**Given task**
In the records that follow, the lines from the one containing "Continue the three.js" to the one containing "return (0.6 *", inclusive, are to be given again exactly.

**Provided records**
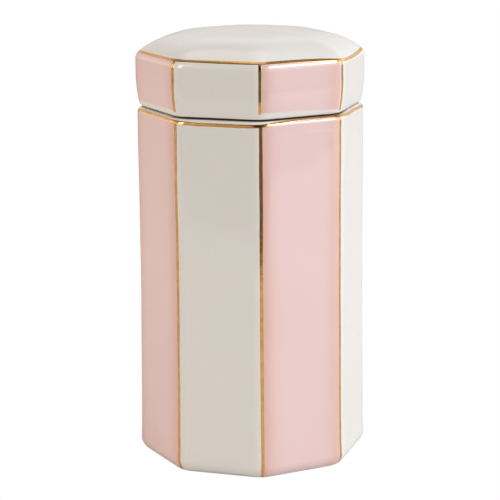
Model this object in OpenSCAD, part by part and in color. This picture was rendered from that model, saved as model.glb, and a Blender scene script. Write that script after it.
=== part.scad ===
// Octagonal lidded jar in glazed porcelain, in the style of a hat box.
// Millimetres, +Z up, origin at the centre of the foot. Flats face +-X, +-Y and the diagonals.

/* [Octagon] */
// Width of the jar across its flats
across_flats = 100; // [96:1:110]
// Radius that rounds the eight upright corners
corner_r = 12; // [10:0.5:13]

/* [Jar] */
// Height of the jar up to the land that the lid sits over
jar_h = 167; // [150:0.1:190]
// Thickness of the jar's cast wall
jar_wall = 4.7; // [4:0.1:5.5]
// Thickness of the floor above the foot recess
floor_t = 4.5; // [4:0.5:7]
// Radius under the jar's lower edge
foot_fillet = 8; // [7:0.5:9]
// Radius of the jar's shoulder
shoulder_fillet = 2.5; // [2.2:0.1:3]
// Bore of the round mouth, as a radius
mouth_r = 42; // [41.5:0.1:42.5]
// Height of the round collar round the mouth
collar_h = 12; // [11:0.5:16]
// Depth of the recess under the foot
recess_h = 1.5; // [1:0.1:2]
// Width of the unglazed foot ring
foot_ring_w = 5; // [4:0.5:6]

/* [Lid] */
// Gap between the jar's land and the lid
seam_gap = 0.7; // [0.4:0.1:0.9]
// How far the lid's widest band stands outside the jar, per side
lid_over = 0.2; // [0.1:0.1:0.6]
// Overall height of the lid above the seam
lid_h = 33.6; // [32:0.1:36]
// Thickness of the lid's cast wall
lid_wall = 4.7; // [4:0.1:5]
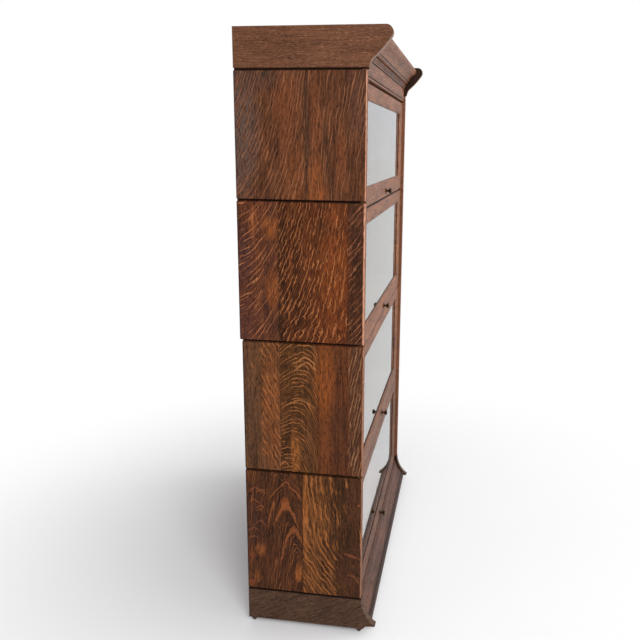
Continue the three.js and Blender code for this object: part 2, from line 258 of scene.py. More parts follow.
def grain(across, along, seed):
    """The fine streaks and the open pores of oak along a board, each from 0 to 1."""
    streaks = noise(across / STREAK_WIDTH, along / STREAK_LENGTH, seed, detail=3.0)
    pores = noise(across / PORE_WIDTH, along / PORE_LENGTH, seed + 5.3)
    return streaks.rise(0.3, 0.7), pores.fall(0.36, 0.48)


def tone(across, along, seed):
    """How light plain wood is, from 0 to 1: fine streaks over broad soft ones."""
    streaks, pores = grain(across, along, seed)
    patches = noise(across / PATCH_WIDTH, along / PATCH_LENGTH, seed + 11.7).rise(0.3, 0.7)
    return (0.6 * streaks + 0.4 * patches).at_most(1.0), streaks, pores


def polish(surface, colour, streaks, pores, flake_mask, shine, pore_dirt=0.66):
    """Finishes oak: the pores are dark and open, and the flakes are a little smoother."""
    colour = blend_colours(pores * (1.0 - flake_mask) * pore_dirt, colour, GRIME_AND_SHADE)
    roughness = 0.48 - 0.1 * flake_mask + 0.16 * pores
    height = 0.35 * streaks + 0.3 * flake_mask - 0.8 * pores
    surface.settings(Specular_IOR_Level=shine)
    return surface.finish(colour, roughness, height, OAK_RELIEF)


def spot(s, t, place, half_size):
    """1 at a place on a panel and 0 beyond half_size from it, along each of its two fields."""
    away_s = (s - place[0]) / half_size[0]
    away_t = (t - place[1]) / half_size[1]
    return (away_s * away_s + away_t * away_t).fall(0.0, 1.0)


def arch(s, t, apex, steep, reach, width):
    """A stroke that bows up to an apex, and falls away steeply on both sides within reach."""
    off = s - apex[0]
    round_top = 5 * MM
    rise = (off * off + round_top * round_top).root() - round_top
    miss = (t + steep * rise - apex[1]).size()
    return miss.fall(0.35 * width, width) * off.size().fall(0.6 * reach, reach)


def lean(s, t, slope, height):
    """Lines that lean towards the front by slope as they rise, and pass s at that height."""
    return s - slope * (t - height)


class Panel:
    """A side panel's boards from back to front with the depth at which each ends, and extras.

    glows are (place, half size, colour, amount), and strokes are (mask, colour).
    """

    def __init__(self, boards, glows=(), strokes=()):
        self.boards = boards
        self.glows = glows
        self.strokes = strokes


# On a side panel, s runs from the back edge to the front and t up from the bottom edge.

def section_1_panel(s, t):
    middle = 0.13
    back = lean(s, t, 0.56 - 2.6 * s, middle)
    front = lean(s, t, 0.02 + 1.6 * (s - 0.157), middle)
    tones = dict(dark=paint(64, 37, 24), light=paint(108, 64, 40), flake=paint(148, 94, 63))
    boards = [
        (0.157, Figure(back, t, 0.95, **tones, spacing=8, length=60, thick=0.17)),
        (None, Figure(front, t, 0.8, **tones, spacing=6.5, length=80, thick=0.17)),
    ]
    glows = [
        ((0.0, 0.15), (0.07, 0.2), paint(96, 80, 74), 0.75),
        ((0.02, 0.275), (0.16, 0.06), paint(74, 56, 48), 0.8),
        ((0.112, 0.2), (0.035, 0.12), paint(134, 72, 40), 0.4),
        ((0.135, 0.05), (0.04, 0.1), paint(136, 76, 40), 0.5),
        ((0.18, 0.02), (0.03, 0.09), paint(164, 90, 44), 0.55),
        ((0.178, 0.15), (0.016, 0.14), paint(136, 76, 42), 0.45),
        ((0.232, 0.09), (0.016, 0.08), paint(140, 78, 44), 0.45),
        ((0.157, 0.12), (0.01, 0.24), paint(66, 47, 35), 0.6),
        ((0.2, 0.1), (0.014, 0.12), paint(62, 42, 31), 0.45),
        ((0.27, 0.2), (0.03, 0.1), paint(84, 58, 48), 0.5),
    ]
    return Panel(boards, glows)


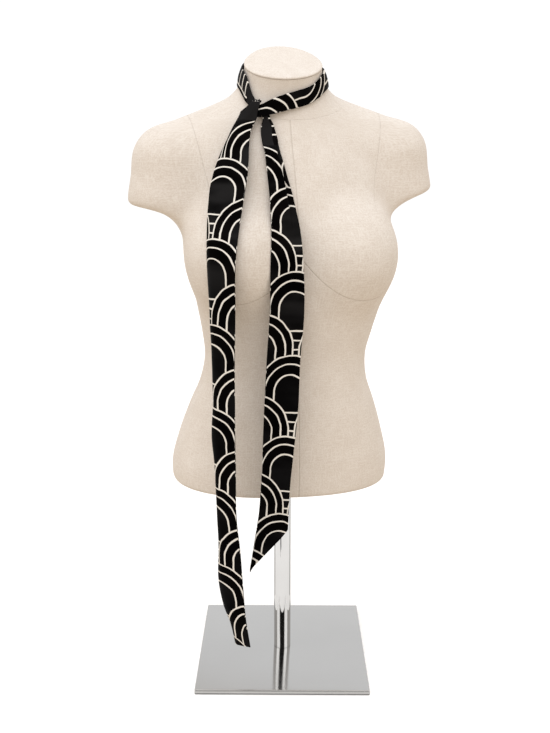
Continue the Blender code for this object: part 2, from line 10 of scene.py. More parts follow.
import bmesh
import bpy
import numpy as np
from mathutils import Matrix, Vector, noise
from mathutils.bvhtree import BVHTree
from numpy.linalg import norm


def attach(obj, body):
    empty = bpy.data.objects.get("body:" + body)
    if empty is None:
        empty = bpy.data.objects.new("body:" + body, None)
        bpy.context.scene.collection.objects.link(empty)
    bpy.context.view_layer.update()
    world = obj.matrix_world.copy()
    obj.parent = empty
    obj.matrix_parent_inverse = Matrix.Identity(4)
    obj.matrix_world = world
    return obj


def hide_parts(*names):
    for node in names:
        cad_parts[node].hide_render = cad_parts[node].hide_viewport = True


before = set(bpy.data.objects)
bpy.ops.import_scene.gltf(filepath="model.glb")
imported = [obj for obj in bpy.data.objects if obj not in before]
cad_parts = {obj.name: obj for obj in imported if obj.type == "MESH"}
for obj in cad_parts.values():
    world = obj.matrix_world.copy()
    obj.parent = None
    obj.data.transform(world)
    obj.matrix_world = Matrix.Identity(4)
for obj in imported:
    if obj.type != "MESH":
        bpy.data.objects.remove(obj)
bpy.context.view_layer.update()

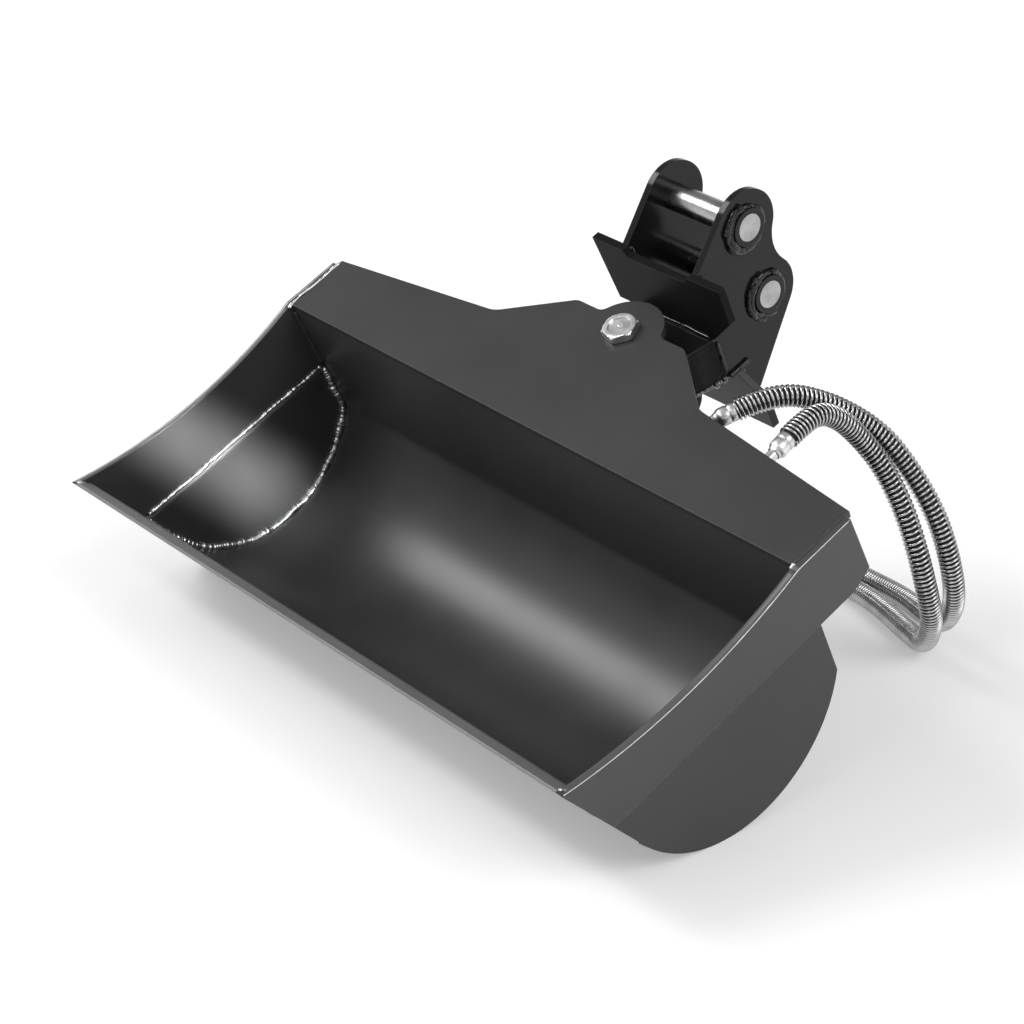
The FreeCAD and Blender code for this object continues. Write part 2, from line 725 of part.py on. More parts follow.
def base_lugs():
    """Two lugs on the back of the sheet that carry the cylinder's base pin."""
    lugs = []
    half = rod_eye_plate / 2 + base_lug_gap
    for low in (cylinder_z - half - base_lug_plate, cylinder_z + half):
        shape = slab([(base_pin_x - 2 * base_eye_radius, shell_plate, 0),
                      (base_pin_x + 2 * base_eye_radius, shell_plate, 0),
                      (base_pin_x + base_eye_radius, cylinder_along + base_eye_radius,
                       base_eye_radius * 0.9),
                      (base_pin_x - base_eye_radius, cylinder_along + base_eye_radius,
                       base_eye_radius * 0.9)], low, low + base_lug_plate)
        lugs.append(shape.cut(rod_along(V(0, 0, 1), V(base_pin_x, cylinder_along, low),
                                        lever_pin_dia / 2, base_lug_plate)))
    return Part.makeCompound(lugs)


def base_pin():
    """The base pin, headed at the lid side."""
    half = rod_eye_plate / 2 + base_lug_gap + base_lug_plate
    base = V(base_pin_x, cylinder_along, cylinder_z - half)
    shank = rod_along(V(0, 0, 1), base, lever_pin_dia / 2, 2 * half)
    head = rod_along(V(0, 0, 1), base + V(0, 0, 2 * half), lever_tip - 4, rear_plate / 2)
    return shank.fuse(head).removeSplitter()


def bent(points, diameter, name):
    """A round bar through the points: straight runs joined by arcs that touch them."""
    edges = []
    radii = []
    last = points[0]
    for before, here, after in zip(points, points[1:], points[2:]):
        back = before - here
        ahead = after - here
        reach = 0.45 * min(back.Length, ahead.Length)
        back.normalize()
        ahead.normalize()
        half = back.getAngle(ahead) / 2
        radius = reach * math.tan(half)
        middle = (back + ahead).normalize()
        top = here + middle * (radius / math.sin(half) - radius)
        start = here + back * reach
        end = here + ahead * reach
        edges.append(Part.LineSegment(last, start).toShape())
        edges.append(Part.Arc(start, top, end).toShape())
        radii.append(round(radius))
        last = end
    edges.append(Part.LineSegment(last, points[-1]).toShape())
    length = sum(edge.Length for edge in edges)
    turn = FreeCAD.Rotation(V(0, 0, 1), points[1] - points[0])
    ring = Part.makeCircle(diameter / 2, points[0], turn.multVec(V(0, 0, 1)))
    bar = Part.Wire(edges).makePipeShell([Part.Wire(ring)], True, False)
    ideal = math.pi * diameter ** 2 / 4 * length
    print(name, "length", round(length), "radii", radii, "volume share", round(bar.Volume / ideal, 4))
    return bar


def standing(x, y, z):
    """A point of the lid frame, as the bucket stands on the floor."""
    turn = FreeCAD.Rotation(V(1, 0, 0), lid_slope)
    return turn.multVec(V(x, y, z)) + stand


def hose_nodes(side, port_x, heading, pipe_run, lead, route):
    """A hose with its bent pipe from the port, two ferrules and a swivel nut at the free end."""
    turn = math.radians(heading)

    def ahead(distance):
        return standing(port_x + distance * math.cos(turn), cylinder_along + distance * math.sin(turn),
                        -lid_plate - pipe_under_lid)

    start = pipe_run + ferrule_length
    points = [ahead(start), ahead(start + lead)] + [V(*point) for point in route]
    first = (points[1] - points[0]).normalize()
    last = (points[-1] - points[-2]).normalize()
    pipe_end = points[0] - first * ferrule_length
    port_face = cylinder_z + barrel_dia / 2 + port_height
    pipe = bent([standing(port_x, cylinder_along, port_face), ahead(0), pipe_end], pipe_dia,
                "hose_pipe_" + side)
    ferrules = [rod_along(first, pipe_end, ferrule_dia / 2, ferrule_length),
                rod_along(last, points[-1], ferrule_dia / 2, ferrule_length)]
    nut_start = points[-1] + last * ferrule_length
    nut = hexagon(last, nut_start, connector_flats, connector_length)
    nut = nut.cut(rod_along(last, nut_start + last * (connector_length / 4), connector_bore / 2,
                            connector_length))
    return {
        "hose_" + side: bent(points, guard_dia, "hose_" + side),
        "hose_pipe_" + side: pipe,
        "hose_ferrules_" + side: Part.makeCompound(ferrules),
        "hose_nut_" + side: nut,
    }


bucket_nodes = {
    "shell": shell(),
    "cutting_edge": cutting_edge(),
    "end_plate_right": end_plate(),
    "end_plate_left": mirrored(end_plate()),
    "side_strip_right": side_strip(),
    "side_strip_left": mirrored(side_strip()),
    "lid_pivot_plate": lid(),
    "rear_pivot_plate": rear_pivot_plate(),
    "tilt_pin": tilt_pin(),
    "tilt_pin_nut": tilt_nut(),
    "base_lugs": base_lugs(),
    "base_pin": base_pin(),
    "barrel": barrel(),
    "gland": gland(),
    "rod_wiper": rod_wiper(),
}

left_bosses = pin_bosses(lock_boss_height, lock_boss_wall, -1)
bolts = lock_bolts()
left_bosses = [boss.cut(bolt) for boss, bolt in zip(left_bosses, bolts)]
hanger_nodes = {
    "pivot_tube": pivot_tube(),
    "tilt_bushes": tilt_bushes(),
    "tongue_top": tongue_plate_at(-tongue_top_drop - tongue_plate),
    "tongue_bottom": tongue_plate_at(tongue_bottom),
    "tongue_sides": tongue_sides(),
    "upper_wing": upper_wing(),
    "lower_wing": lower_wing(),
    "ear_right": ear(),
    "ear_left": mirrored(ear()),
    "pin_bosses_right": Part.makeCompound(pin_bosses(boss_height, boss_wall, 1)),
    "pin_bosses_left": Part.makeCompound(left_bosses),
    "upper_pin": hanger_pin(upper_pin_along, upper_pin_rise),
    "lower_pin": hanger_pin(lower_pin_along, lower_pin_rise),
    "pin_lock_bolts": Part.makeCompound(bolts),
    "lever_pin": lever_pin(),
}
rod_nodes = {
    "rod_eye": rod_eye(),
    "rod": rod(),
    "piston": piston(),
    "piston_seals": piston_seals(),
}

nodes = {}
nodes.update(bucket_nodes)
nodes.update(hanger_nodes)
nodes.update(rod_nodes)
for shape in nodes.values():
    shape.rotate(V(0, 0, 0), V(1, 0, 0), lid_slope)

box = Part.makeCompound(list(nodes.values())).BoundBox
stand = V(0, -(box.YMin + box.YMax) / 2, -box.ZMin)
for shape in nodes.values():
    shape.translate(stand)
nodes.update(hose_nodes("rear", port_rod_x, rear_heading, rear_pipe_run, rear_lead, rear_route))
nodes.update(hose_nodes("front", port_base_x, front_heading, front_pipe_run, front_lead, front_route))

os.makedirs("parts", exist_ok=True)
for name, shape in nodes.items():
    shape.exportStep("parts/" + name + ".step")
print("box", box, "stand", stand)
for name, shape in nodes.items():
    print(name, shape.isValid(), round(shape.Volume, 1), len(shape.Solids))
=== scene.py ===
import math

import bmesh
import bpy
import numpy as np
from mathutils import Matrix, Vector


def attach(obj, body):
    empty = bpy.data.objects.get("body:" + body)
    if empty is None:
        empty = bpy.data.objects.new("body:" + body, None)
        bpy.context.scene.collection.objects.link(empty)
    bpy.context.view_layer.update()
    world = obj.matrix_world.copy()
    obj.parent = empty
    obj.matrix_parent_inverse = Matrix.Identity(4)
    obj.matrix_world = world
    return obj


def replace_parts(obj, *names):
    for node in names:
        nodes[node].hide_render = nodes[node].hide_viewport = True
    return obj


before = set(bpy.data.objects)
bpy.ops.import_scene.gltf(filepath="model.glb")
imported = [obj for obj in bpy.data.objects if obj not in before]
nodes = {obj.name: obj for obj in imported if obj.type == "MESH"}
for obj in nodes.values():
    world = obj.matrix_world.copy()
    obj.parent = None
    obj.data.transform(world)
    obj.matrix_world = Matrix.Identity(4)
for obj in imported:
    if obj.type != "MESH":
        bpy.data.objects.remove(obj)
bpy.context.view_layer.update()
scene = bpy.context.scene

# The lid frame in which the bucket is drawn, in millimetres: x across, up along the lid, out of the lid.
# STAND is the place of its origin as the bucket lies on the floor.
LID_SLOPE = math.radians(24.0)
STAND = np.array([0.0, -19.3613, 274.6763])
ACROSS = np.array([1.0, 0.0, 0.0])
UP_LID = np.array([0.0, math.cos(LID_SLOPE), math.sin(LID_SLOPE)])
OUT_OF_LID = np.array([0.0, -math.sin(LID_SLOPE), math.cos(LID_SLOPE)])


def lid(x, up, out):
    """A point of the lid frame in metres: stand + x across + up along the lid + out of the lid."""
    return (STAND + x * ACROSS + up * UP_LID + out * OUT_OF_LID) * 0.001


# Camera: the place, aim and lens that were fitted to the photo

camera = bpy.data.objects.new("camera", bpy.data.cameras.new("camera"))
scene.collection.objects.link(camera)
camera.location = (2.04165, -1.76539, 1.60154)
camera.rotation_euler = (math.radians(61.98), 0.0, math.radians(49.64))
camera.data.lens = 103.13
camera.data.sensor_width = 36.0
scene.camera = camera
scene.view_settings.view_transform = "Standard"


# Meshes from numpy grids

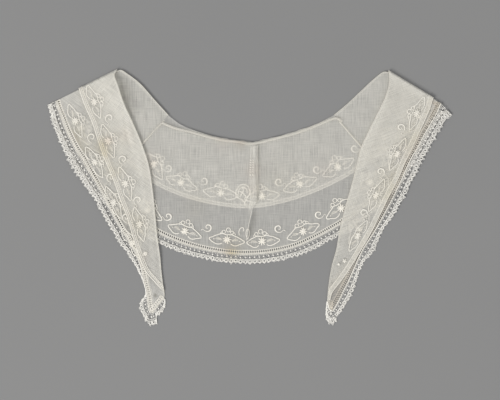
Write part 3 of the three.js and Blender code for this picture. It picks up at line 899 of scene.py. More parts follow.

**Problem solution**
Continue the three.js and Blender code for this object: part 2, from line 258 of scene.py. More parts follow.
def grain(across, along, seed):
    """The fine streaks and the open pores of oak along a board, each from 0 to 1."""
    streaks = noise(across / STREAK_WIDTH, along / STREAK_LENGTH, seed, detail=3.0)
    pores = noise(across / PORE_WIDTH, along / PORE_LENGTH, seed + 5.3)
    return streaks.rise(0.3, 0.7), pores.fall(0.36, 0.48)


def tone(across, along, seed):
    """How light plain wood is, from 0 to 1: fine streaks over broad soft ones."""
    streaks, pores = grain(across, along, seed)
    patches = noise(across / PATCH_WIDTH, along / PATCH_LENGTH, seed + 11.7).rise(0.3, 0.7)
    return (0.6 * streaks + 0.4 * patches).at_most(1.0), streaks, pores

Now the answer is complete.